# DIRECTIONS FOR THIS TASK
Where a line in the listing below contains the word "type", copy that line.

# SOURCE EXCERPT
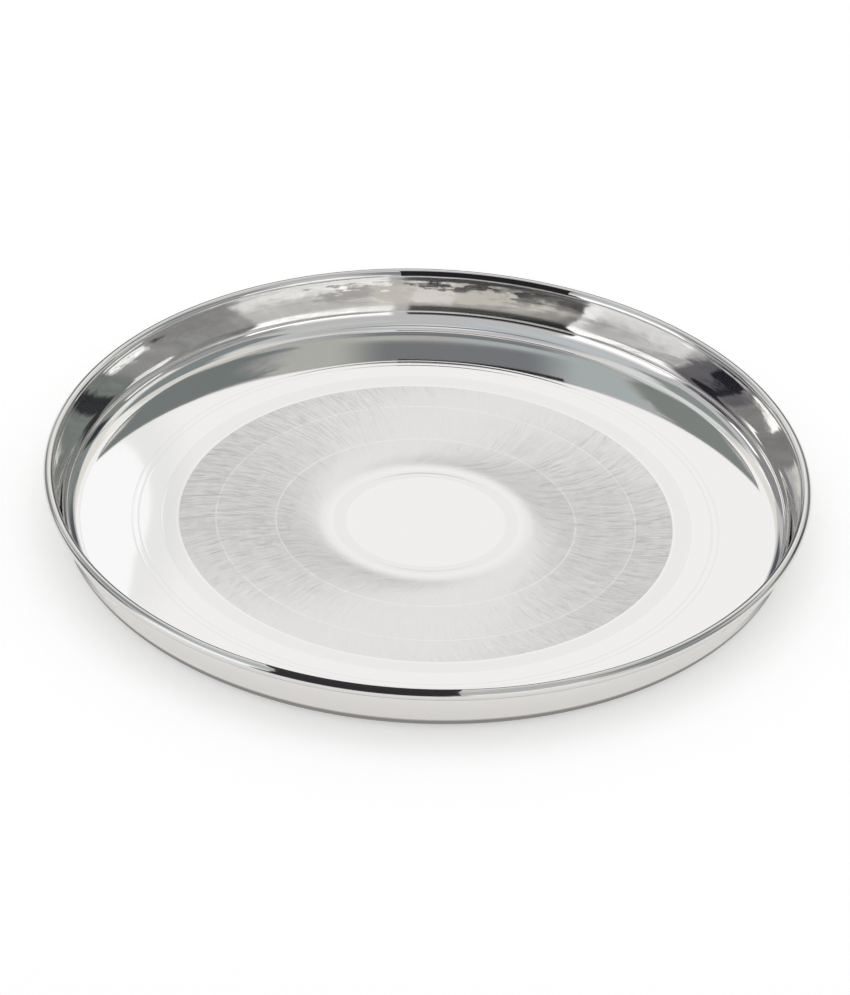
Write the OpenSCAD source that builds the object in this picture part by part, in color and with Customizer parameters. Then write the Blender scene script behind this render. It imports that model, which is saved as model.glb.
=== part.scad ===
// Thali plate: one spun sheet with a flat floor, a leaning wall and a rim rolled over a round wire.
// The origin is the middle of the underside, where the plate stands, and +Z points up.

/* [Plate] */
// Outside diameter across the rolled rim
plate_d = 300; // [200:1:380]
// Height from the table to the top of the rolled rim
plate_h = 23; // [18:0.5:45]
// Thickness of the steel sheet
sheet_t = 0.8; // [0.5:0.1:1.2]

/* [Wall] */
// Lean of the wall away from upright, in degrees
wall_lean = 13.5; // [4:0.5:30]
// Inside radius of the corner between the floor and the wall
corner_r = 8; // [4:0.5:11]

/* [Rolled rim] */
// Diameter of the wire inside the rim
wire_d = 2.6; // [1.2:0.1:3]
// Gap all round between the wire and the sheet curled over it
wire_fit = 0.05; // [0.02:0.01:0.15]
// Gap between the cut edge of the curl and the wall behind it
curl_gap = 0.15; // [0.05:0.05:0.4]

/* [Centre ring] */
// Diameter of the shallow ring pressed up around the centre, along its crest
ring_d = 66; // [40:1:120]
// Width of the flat crest of the ring
ring_crest_w = 1.2; // [0.6:0.1:4]
// Width of each slope beside the crest
ring_slope_w = 1.6; // [0.8:0.1:4]
// Height of the ring above the floor
ring_h = 0.25; // [0.1:0.05:0.8]

/* [Hidden] */
$fn = 180;
sheet_color = "silver";
wire_color = "lightslategray";

// Rolled rim: the sheet wraps round a bore that holds the wire
curl_r = wire_d / 2 + wire_fit;
roll_r = curl_r + sheet_t;
roll_x = plate_d / 2 - roll_r;
roll_z = plate_h - roll_r;

// Corner: its centre stands on the flat part of the floor, and the wall is tangent to it and to the roll
corner_z = sheet_t + corner_r;
roll_over_corner = roll_z - corner_z;
floor_r = roll_x - (corner_r + roll_r + roll_over_corner * sin(wall_lean)) / cos(wall_lean);
wall_len = (roll_x - floor_r) * sin(wall_lean) + roll_over_corner * cos(wall_lean);

// The curl stays open by this angle under the wire, where its cut edge nears the wall
curl_open = acos((curl_r - curl_gap) / roll_r);

// Centre ring, from its inner foot to its outer foot
ring_crest_in = (ring_d - ring_crest_w) / 2;
ring_crest_out = (ring_d + ring_crest_w) / 2;
ring_foot_in = ring_crest_in - ring_slope_w;
ring_foot_out = ring_crest_out + ring_slope_w;

// A wedge from angle 0 to angle sweep, at most 180 degrees, that reaches past radius r
module wedge(r, sweep) {
    polygon(concat(
        [[0, 0]],
        [for (share = [0, 1 / 3, 2 / 3, 1]) 2 * r * [cos(share * sweep), sin(share * sweep)]]
    ));
}

// The sheet's section bent all the way round a centre, with inside radius bend_r
module full_bend(bend_r) {
    difference() {
        circle(r = bend_r + sheet_t);
        circle(r = bend_r);
    }
}

// Floor: flat, with the centre ring raised on both faces of the sheet
module floor_section() {
    polygon([
        [0, 0],
        [ring_foot_in, 0],
        [ring_crest_in, ring_h],
        [ring_crest_out, ring_h],
        [ring_foot_out, 0],
        [floor_r, 0],
        [floor_r, sheet_t],
        [ring_foot_out, sheet_t],
        [ring_crest_out, sheet_t + ring_h],
        [ring_crest_in, sheet_t + ring_h],
        [ring_foot_in, sheet_t],
        [0, sheet_t],
    ]);
}

// Corner: drawn about its centre, from the end of the floor to the foot of the wall
module corner_section() {
    intersection() {
        full_bend(corner_r);
        translate([0, -2 * corner_r]) square(2 * corner_r);
        rotate(-wall_lean) translate([0, -2 * corner_r]) square(2 * corner_r);
    }
}

// Wall: a straight strip from the end of the corner
module wall_section() {
    translate([corner_r, 0]) square([sheet_t, wall_len]);
}

// Curl: drawn about the wire, from the top of the wall over the wire and back under it
module curl_section() {
    difference() {
        full_bend(curl_r);
        rotate(180) wedge(roll_r, curl_open);
    }
}

// Each stretch of the sheet is drawn in the frame where the last one ends, so their ends meet
module sheet_section() {
    floor_section();
    translate([floor_r, corner_z]) {
        corner_section();
        rotate(-wall_lean) {
            wall_section();
            translate([corner_r + roll_r, wall_len]) curl_section();
        }
    }
}

module plate_body() {
    color(sheet_color)
    rotate_extrude() sheet_section();
}

// The wire is a closed ring in the middle of the roll
module rim_wire() {
    color(wire_color)
    rotate_extrude() translate([roll_x, roll_z]) circle(d = wire_d);
}

plate_body();
rim_wire();
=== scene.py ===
import math

import bpy
from mathutils import Matrix, Vector


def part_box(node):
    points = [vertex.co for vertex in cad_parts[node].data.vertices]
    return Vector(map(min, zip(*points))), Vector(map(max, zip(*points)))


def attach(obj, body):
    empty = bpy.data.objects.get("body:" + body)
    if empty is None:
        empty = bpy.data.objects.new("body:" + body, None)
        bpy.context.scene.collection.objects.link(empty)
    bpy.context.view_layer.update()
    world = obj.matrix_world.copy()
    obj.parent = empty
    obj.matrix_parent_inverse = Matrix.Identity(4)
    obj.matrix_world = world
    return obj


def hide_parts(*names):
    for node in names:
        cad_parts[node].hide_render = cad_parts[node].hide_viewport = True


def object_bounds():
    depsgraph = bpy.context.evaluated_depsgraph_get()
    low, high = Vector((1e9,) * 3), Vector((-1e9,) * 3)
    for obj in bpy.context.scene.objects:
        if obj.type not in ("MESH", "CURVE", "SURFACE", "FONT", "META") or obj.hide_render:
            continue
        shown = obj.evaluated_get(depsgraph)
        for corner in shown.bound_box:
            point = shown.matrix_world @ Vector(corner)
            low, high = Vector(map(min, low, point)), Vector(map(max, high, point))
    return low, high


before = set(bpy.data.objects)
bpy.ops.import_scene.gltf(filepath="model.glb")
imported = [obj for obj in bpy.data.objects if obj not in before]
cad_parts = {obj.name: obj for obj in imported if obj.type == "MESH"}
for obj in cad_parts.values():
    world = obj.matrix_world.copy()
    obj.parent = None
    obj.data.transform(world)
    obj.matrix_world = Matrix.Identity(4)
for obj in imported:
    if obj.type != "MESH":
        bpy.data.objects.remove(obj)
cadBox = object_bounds()
mm = 0.001
print("frame loaded, nodes:", sorted(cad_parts))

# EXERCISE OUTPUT
        if obj.type not in ("MESH", "CURVE", "SURFACE", "FONT", "META") or obj.hide_render:
cad_parts = {obj.name: obj for obj in imported if obj.type == "MESH"}
    if obj.type != "MESH":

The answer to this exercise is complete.